José Manuel Albares, el nuevo ministro de Exteriores de Marruecos, debería declarar a estos periodistas especie protegida y más aún a quienes se niegan a estar en nómina de la Biden Press a propósito de lo de Ucrania, hoy por hoy la vesícula biliar de Europa, y lo digo por el amarillismo que este país está segregando en nuestros medios de comunicación. Se salvan González y pocos más, ya digo. Pero Albares, con sus modales de párroco y su política minimalista, parece que no hace mucho por salvarlo. Ha enviado un par de veces al cónsul a darle los buenos días a la mazmorra y ya está, no sea que se irriten los polacos. Ayer fue el beso de Judas de Pedro Sánchez al pueblo saharaui y hoy el Dios te ampare, hermano, de Albares a un ciudadano español.
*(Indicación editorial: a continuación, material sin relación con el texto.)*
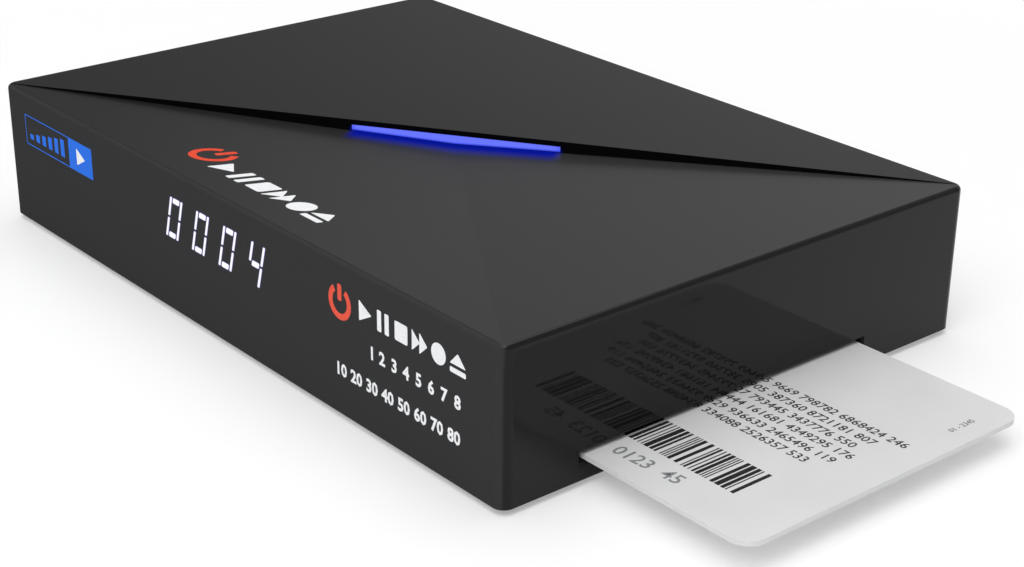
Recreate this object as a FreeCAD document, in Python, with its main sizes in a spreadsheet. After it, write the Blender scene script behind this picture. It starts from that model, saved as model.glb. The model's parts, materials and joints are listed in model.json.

Claro que, si en lugar de haber detenido a González el autoritarismo eslavo de Morawiecki lo hubiera detenido el autoritarismo bolivariano de Maduro, otro gallo le estaría cantando al periodista. Ahora menudearían los reportajes, los debates televisivos, los editoriales, las entrevistas en directo a su mujer, a sus familiares. Sánchez y la oposición al unísono estarían afónicos de tanto llamar dictador a Nicolás Maduro. La Sexta Flota y La Sexta de Ferreras ya andarían faenando en la isla de la Tortuga. Se habrían confeccionado millones de camisetas con el retrato del periodista y se convocarían manifestaciones diarias, porque #todossomospablo. En fin, González habría sido liberado incluso antes de haber sido prendido y Maduro, sancionado de por vida con tarjeta roja.

Qué pena, Pablo, que, si tenía que ocurrir esta absurda detención, haya sucedido en la democrática Polonia y no en la tiránica Venezuela o en Cuba. Seguro que en el país caribeño Albares se habría puesto muy pincho y habría reclamado tu «liberación inmediata», como ya hizo con la colaboradora de Abc Camila Acosta cuando la arrestaron en Cuba, acusada de delitos contra la seguridad del Estado. Pero te detuvieron en Polonia y encima escribes en GARA. Lo llevamos crudo, tío.